DB: Featuring a successful artist and an unknown construction worker equally is another way of taking a stand. It’s not an ideological statement, but a matter of interests: one job (and its process) could be as interesting and fascinating as the other. In fact, a lot of artists often tend to repeat their ideas and say expected things.

In an ideal world Labor would be our full time job, but we haven’t found a way to make this happen. Yet.

Labor members alternate this project with their daily work. Irina is a writer and student of Psychology; Coni has a degree in Communication and likes singing; Alan is a filmmaker and artist; and Diego is a graphic designer. The four of them are friends and besides that are couples (Coni & Alan, Irina & Diego). Making the magazine is inseparable from their everyday life. It is a constant work, not limited to a fixed schedule or certain activities.

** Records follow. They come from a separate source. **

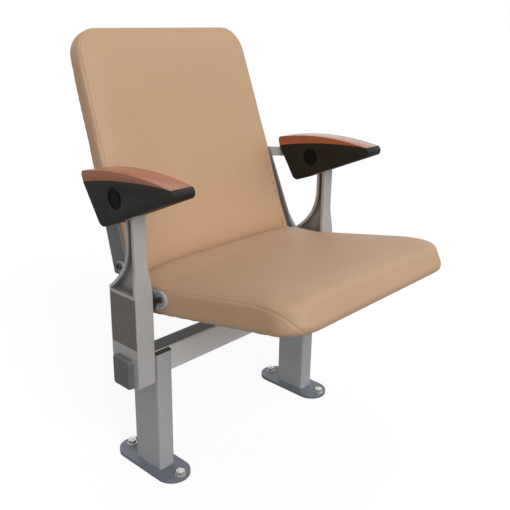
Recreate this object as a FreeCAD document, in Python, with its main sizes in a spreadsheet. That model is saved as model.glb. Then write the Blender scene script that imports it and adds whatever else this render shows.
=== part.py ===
import FreeCAD, Part
import Sketcher
import math
import os

# Tip up auditorium seat on two floor legs and a cross beam.
# Frame: X runs along the row, Y to the back, Z up, millimetres.
# Origin: on the floor, at the middle of the four floor bolts.
# Left and right are those of the person who sits in the seat, so left is +X.

doc = FreeCAD.newDocument("TipUpSeat")
sheet = doc.addObject("Spreadsheet::Sheet", "Size")


class Formula:
    """A size with its value and the sheet formula that it comes from."""

    def __init__(self, value, text):
        self.value = float(value)
        self.text = text

    def __float__(self):
        return self.value

    def __neg__(self):
        return Formula(-self.value, f"(-{self.text})")

    def __add__(self, other):
        other = formula(other)
        return Formula(self.value + other.value, f"({self.text} + {other.text})")

    def __sub__(self, other):
        other = formula(other)
        return Formula(self.value - other.value, f"({self.text} - {other.text})")

    def __mul__(self, other):
        other = formula(other)
        return Formula(self.value * other.value, f"({self.text} * {other.text})")

    def __truediv__(self, other):
        other = formula(other)
        return Formula(self.value / other.value, f"({self.text} / {other.text})")

    def __radd__(self, other):
        return formula(other) + self

    def __rsub__(self, other):
        return formula(other) - self

    def __rmul__(self, other):
        return formula(other) * self


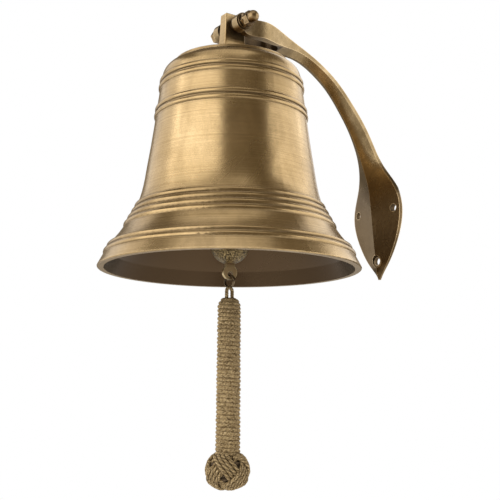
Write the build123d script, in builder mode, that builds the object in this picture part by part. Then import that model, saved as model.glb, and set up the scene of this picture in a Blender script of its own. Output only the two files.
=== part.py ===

IK: Labor goes through our daily life, becoming a permanent filter in our way of looking. Situations in our day-to-day lives, people we meet, things we hear, all become starting points for articles.

DB: Especially little things, things that you take for granted and often go unnoticed, and that of course affect everything else. Personally, with Labor, I started to think of work as the purpose of life and not as merely a means of subsistence or a thing we must do in order to get something else.

CC: We are even working on bringing Labor into other formats, by taking its concept and the perspective it gives us and translating it into new projects. I like to think of Labor beyond the object, as an idea.

DB: In this short film we made, three years ago and not knowing what we were doing very well, a voice-over said "We want to make a magazine that leaves an echo in your daily life, an abstract tool for your work, a magazine that makes you want to get up and do something." Something like that is happening.